# 2 – SL NB 01 Guess The Person V1 V1

We’ll start with an example. Let’s say we’re in an office and there are two people, Alex and Brenda, and they’re both there the same amount of time. When they were in the office and we see someone passing by really fast, we can’t tell who it is, but we’d like to take a guess. So far, with all we know, all we can infer is that since they’re both in the office the same amount of time, the probability of the person being Alex is 50 percent and the probability of the person being Brenda is also 50 percent. But now, let’s try to use more information so we can make a better guess of who the person is. When we saw the person running by, we notice that they were wearing a red sweater. So, we’ll use that piece of information. We’ve known Alex and Brenda for a while, and actually we’ve noticed that Alex wears a red sweater two days a week, and Brenda wears a red sweater three days a week. We don’t know which days, but we are sure of this fact. Also, when we say week we mean workweek, so five days, although at the end this won’t matter much. So now what we’ll do, is we’ll use this piece of information to help us make a better guess. First off, since Alex wears a red sweater less than Brenda, It’s easy to imagine that it’s a bit less likely that the person we saw is Alex than that it is Brenda.
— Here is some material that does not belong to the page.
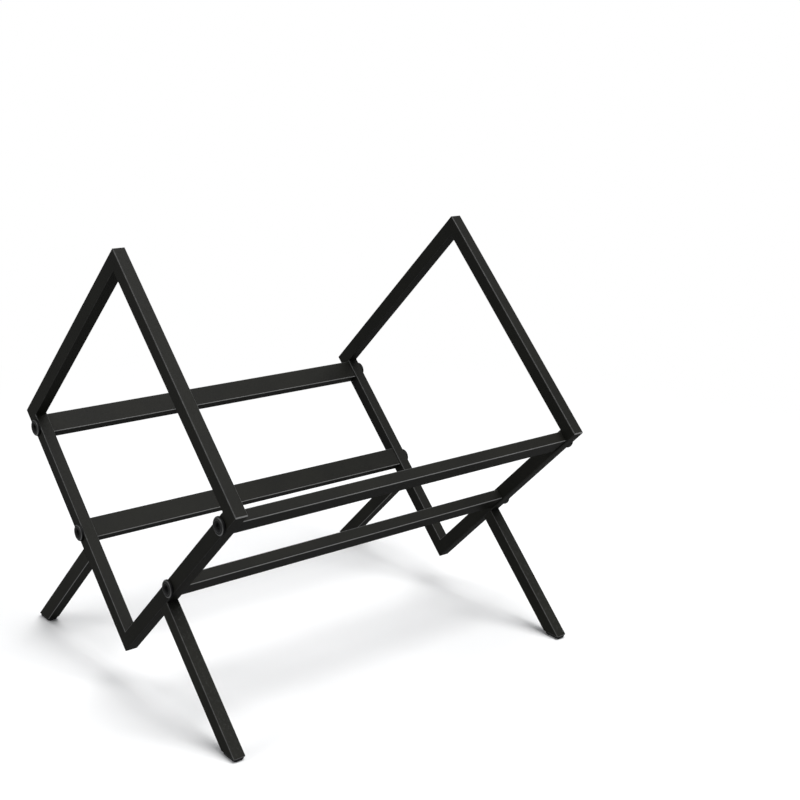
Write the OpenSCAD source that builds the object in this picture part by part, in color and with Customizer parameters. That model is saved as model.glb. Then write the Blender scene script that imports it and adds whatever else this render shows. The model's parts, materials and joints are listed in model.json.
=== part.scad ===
// Record storage stand, millimetres, standing on z = 0 and centred over the origin.
// Two square end frames stand on one corner and carry two splayed legs each;
// four bolted rails run along Y between them and hold the load in a V.

/* [End frame] */
// Outer side of each square end frame
frame_side = 240; // [200:1:300]
// Height of the lowest frame corner above the floor
corner_height = 28; // [18:1:60]
// Length over the outer faces of the two end frames
stand_length = 360; // [200:1:500]
// Rounding of the ground mitre corners
frame_corner_round = 2; // [1.7:0.1:2.4]

/* [Frame tube] */
// Outside width of the frame and leg tube, in the plane of the end frame
tube_width = 13; // [12:0.1:14.5]
// Outside depth of the frame and leg tube, along the rails
tube_depth = 11; // [9:0.1:12]
// Wall thickness of the frame and leg tube
tube_wall = 1; // [0.8:0.1:1.4]
// Outside edge radius of the frame and leg tube
tube_edge = 1.2; // [0.8:0.1:1.6]
// Smallest inside edge radius of any tube
inside_edge_min = 0.2; // [0.1:0.05:0.4]

/* [Legs] */
// Distance along the lower arm from the lowest corner to the leg's centre
leg_along = 92; // [70:1:100]
// Leg length of the small weld fillets beside each leg
weld_size = 1.5; // [0.8:0.1:2.5]

/* [Rails] */
// Outside width of the flat rail tube, along the lower arm
rail_width = 19; // [16:0.5:20]
// Outside height of the flat rail tube, across the lower arm
rail_height = 10; // [9.6:0.1:12]
// Wall thickness of the rail tube
rail_wall = 1; // [0.8:0.1:1.4]
// Outside edge radius of the rail tube
rail_edge = 1.3; // [0.8:0.1:2]
// Distance along the lower arm from the lowest corner to the lower rail
rail_low_along = 111; // [109:1:150]
// Distance from the side corner of the frame to the upper rail
rail_high_inset = 22.5; // [21:0.1:40]

/* [Bolts] */
// Shank diameter
bolt_d = 6; // [5:0.5:6.5]
// Shank length under the head
bolt_length = 25; // [18:1:26]
// Radial clearance of the bolt in the frame tube
bolt_hole_clearance = 0.25; // [0.1:0.05:0.4]
// Head diameter
head_d = 15; // [12:0.1:16]
// Head height
head_height = 2.6; // [2.4:0.1:3.4]
// Rounding of the head's rim
head_rim_round = 1.3; // [0.8:0.1:1.7]
// Hex socket across flats
socket_flats = 5; // [4:0.5:5]
// Hex socket depth
socket_depth = 2; // [1.6:0.1:2.1]
// Diameter of the dish round the socket
socket_dish_d = 9.4; // [8:0.1:10]
// Depth of that dish
socket_dish_depth = 0.6; // [0.4:0.1:0.9]
// Chamfer at the shank's tip
bolt_tip_chamfer = 0.8; // [0.4:0.1:1.2]

/* [Threaded plugs] */
// Length of the plug welded into each rail end
plug_length = 17; // [17:0.5:30]
// Clearance of the plug in the rail, each side
plug_clearance = 0.05; // [0.02:0.01:0.15]
// Radial clearance of the shank in the plug's tapped hole
plug_bore_clearance = 0.05; // [0.03:0.01:0.1]
// Edge radius of the plug
plug_edge = 0.6; // [0.5:0.1:1]

/* [Floor glides] */
// Thickness of the pad under each leg
glide_height = 3; // [2.4:0.1:4]
// How far the pad stays inside the outside of the leg tube, each side
glide_inset = 0.6; // [0.3:0.1:0.8]
// Corner radius of the pad seen from above
glide_corner = 2.4; // [1:0.1:3]
// How far the pad's foot is domed, per step of the dome
glide_dome = 1.2; // [0.6:0.1:1.4]
// Length of the ribbed part of the stem in the leg
glide_stem = 13; // [10:0.5:20]
// Core width of the stem
glide_core = 5.5; // [4:0.1:6.4]
// Number of ribs on the stem
glide_ribs = 4; // [2:1:5]
// Thickness of each rib
glide_rib_thickness = 1.1; // [0.8:0.1:1.4]
// Clearance of the ribs in the leg tube, each side
glide_rib_clearance = 0.05; // [0.02:0.01:0.12]

/* [Hidden] */
$fn = 48;
half = stand_length / 2;
mid = tube_width / 2;
mid_depth = tube_depth / 2;
rail_high_along = frame_side - rail_high_inset;
rail_length = stand_length - 2 * tube_depth;
hole_d = bolt_d + 2 * bolt_hole_clearance;
plug_inset = 2 * (rail_wall + plug_clearance);
plug_width = rail_width - plug_inset;
plug_height = rail_height - plug_inset;
plug_bore_d = bolt_d + 2 * plug_bore_clearance;
leg_reach = sqrt(2) * (corner_height - glide_height) + leg_along;
foot_x = sqrt(2) * leg_along + corner_height - glide_height;
pad_x = (tube_width - 2 * glide_inset) * sqrt(2);
pad_y = tube_depth - 2 * glide_inset;
rib_inset = 2 * (tube_wall + glide_rib_clearance);
rib_pitch = glide_stem / glide_ribs;
over = 1;
steel = [0.10, 0.10, 0.10];
bolt_black = [0.08, 0.08, 0.09];
plastic = [0.05, 0.05, 0.05];
plug_steel = [0.45, 0.45, 0.46];

// ---- profiles ----

// Square with round corners, centred
module rounded_square(side_x, side_y, r) {
  square([side_x, side_y - 2 * r], center = true);
  square([side_x - 2 * r, side_y], center = true);
  for (x = [-1, 1], y = [-1, 1])
    translate([x * (side_x / 2 - r), y * (side_y / 2 - r)]) circle(r);
}

// Wall of a square or flat tube, centred
module tube_profile(side_x, side_y, wall, edge) {
  difference() {
    rounded_square(side_x, side_y, edge);
    rounded_square(side_x - 2 * wall, side_y - 2 * wall, max(inside_edge_min, edge - wall));
  }
}

// Flat outline drawn in x and z, given a thickness along y from y = 0
module slab(thickness) {
  translate([0, thickness, 0]) rotate([90, 0, 0]) linear_extrude(thickness) children();
}

// ---- places ----

// End frame's own axes: x along the lower right arm, z along the lower left
// arm, y from the outer face inwards, origin at the lowest corner
module on_frame() {
  translate([0, -half, corner_height]) rotate([0, -45, 0]) children();
}

module left() {
  mirror([1, 0, 0]) children();
}

module rear() {
  mirror([0, 1, 0]) children();
}

// ---- end frame, right half of the front one ----

module frame_tube(length) {
  linear_extrude(length) tube_profile(tube_width, tube_depth, tube_wall, tube_edge);
}

// Outline of the whole square, with its corners ground round
module frame_limit() {
  slab(tube_depth) translate([frame_side / 2, frame_side / 2])
    rounded_square(frame_side, frame_side, frame_corner_round);
}

module bolt_holes() {
  for (along = [rail_low_along, rail_high_along])
    translate([along, -over, mid]) rotate([-90, 0, 0])
      cylinder(d = hole_d, h = tube_depth + 2 * over);
}

module arm_lower() {
  color(steel) on_frame() difference() {
    intersection() {
      translate([0, mid_depth, mid]) rotate([0, 90, 0]) frame_tube(frame_side);
      slab(tube_depth) polygon([
        [0, 0], [frame_side, 0],
        [frame_side - tube_width, tube_width], [tube_width, tube_width]
      ]);
      frame_limit();
    }
    bolt_holes();
  }
}

module arm_upper() {
  color(steel) on_frame() intersection() {
    translate([frame_side - mid, mid_depth, 0]) frame_tube(frame_side);
    slab(tube_depth) polygon([
      [frame_side, 0], [frame_side, frame_side],
      [frame_side - tube_width, frame_side - tube_width], [frame_side - tube_width, tube_width]
    ]);
    frame_limit();
  }
}

// ---- legs ----

module leg() {
  color(steel) intersection() {
    on_frame() translate([leg_along, mid_depth, -leg_reach - tube_width])
      frame_tube(leg_reach + tube_width);
    translate([0, -half - over, glide_height])
      cube([2 * foot_x, tube_depth + 2 * over, 2 * frame_side]);
  }
}

// Two small fillets in the corners between the leg and the arm it meets
module leg_weld() {
  color(steel) on_frame() for (side = [-1, 1])
    translate([leg_along + side * mid, tube_edge, 0])
      slab(tube_depth - 2 * tube_edge)
        polygon([[0, 0], [side * weld_size, 0], [0, -weld_size]]);
}

// Outline of the domed pad seen from one side, in three straight steps
function dome_outline(across) = [
  [-across / 2 + 2 * glide_dome, 0], [across / 2 - 2 * glide_dome, 0],
  [across / 2 - 0.8 * glide_dome, 0.4 * glide_dome], [across / 2, 1.2 * glide_dome],
  [across / 2, glide_height], [-across / 2, glide_height],
  [-across / 2, 1.2 * glide_dome], [-across / 2 + 0.8 * glide_dome, 0.4 * glide_dome]
];

module glide_pad() {
  intersection() {
    linear_extrude(glide_height) rounded_square(pad_x, pad_y, glide_corner);
    translate([0, -pad_y / 2, 0]) slab(pad_y) polygon(dome_outline(pad_x));
    rotate([0, 0, 90]) translate([0, -pad_x / 2, 0]) slab(pad_x) polygon(dome_outline(pad_y));
  }
}

// Ribbed stem, straight up the leg from the pad's top
module glide_stem_body() {
  translate([0, 0, -tube_width]) linear_extrude(tube_width + mid + glide_stem)
    rounded_square(glide_core, glide_core, plug_edge);
  for (i = [1 : glide_ribs])
    translate([0, 0, mid + i * rib_pitch - glide_rib_thickness])
      linear_extrude(glide_rib_thickness)
        rounded_square(tube_width - rib_inset, tube_depth - rib_inset, plug_edge);
}

module glide() {
  color(plastic) union() {
    translate([foot_x, -half + mid_depth, 0]) glide_pad();
    intersection() {
      on_frame() translate([leg_along, mid_depth, -leg_reach]) glide_stem_body();
      translate([0, -half, glide_height]) cube([2 * foot_x, tube_depth, frame_side]);
    }
  }
}

// ---- rails, right side ----

module rail(along) {
  color(steel) on_frame() translate([along, tube_depth, mid]) rotate([-90, 0, 0])
    linear_extrude(rail_length) tube_profile(rail_width, rail_height, rail_wall, rail_edge);
}

module rail_plug(along) {
  color(plug_steel) on_frame() translate([along, tube_depth, mid]) rotate([-90, 0, 0])
    linear_extrude(plug_length) difference() {
      rounded_square(plug_width, plug_height, plug_edge);
      circle(d = plug_bore_d);
    }
}

// ---- bolts ----

// Half outline of the head and shank, turned about the bolt's axis
module bolt_outline() {
  head_r = head_d / 2;
  shank_r = bolt_d / 2;
  rim_r = min(head_rim_round, head_height / 2);
  polygon([
    [0, -bolt_length], [shank_r - bolt_tip_chamfer, -bolt_length],
    [shank_r, bolt_tip_chamfer - bolt_length], [shank_r, 0], [head_r, 0],
    [head_r, head_height - rim_r], [head_r - rim_r, head_height],
    [0, head_height]
  ]);
  translate([head_r - rim_r, head_height - rim_r]) circle(rim_r);
}

module bolt(along) {
  color(bolt_black) on_frame() translate([along, 0, mid]) rotate([90, 0, 0]) difference() {
    rotate_extrude() bolt_outline();
    translate([0, 0, head_height - socket_depth])
      cylinder(d = socket_flats / cos(30), h = socket_depth + over, $fn = 6);
    translate([0, 0, head_height - socket_dish_depth])
      cylinder(d1 = socket_flats, d2 = socket_dish_d, h = socket_dish_depth);
  }
}

// ---- one line for each piece ----

arm_lower();  // front_arm_lower_right
arm_upper();  // front_arm_upper_right
left() arm_lower();  // front_arm_lower_left
left() arm_upper();  // front_arm_upper_left
rear() arm_lower();  // rear_arm_lower_right
rear() arm_upper();  // rear_arm_upper_right
rear() left() arm_lower();  // rear_arm_lower_left
rear() left() arm_upper();  // rear_arm_upper_left

leg();  // front_leg_right
left() leg();  // front_leg_left
rear() leg();  // rear_leg_right
rear() left() leg();  // rear_leg_left

leg_weld();  // front_leg_weld_right
left() leg_weld();  // front_leg_weld_left
rear() leg_weld();  // rear_leg_weld_right
rear() left() leg_weld();  // rear_leg_weld_left

rail(rail_low_along);  // rail_lower_right
rail(rail_high_along);  // rail_upper_right
left() rail(rail_low_along);  // rail_lower_left
left() rail(rail_high_along);  // rail_upper_left

rail_plug(rail_low_along);  // front_plug_lower_right
rail_plug(rail_high_along);  // front_plug_upper_right
left() rail_plug(rail_low_along);  // front_plug_lower_left
left() rail_plug(rail_high_along);  // front_plug_upper_left
rear() rail_plug(rail_low_along);  // rear_plug_lower_right
rear() rail_plug(rail_high_along);  // rear_plug_upper_right
rear() left() rail_plug(rail_low_along);  // rear_plug_lower_left
rear() left() rail_plug(rail_high_along);  // rear_plug_upper_left

bolt(rail_low_along);  // front_bolt_lower_right
bolt(rail_high_along);  // front_bolt_upper_right
left() bolt(rail_low_along);  // front_bolt_lower_left
left() bolt(rail_high_along);  // front_bolt_upper_left
rear() bolt(rail_low_along);  // rear_bolt_lower_right
rear() bolt(rail_high_along);  // rear_bolt_upper_right
rear() left() bolt(rail_low_along);  // rear_bolt_lower_left
rear() left() bolt(rail_high_along);  // rear_bolt_upper_left

glide();  // front_glide_right
left() glide();  // front_glide_left
rear() glide();  // rear_glide_right
rear() left() glide();  // rear_glide_left
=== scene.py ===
"""Looks of a record storage stand: two square end frames that each stand on one
corner, four splayed legs and four bolted rails, in satin black powder coat.
Metres, floor at z = 0, +Y from the front end frame to the rear one."""

import json
import math

import bmesh
import bpy
from mathutils import Matrix, Vector


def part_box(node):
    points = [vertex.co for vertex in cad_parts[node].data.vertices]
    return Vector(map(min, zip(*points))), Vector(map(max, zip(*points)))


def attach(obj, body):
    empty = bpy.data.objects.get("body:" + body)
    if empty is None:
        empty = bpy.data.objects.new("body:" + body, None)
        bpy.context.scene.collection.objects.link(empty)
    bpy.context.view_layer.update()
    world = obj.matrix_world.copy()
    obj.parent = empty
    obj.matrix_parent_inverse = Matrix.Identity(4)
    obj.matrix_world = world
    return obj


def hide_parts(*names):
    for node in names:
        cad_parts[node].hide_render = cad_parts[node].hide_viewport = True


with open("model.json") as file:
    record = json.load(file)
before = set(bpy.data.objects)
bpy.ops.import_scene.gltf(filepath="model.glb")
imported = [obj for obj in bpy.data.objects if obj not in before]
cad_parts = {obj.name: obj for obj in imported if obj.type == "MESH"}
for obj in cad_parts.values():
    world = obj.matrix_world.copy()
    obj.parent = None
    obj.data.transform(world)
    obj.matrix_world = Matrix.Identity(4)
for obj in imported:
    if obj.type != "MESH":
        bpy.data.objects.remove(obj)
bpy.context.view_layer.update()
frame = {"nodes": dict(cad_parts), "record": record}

MM = 0.001

# Arms and legs lean at 45 degrees, so lengths along them and their rises differ by this
ROOT_2 = math.sqrt(2)

# ---- names and sizes, read off the frame ----

ENDS = {"front": -1, "rear": 1}
SIDES = {"right": 1, "left": -1}
LEVELS = ("lower", "upper")


def middle(node):
    """Centre of a node's box."""
    low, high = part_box(node)
    return (low + high) / 2


BOLT_LOW = middle("front_bolt_lower_right")
BOLT_HIGH = middle("front_bolt_upper_right")
END_FACE = -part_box("front_arm_lower_right")[0].y


# ---- shader maths ----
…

But exactly how likely? Well, let’s say that if we saw a person pass by five times, it would make sense to think that two of this times it was Alex, since he wears a red sweater twice a week. And the other three times it was Brenda, since she wears a red sweater three times a week. Therefore, from here we can infer that the probabilities are 40 and 60. We’ve used the formation about the color of the sweater to obtain better probabilities about who was the person who passed by. This is Bayes’ theorem and we’ll learn in more in detail in the next few videos. The initial guess we had, the 50/50 guess, is called the prior, since it’s all we could infer prior to the new information about the red sweater. The final guess we have, the 60/40 guess is called the posterior, since we’ve inferred it after the new information has arrived.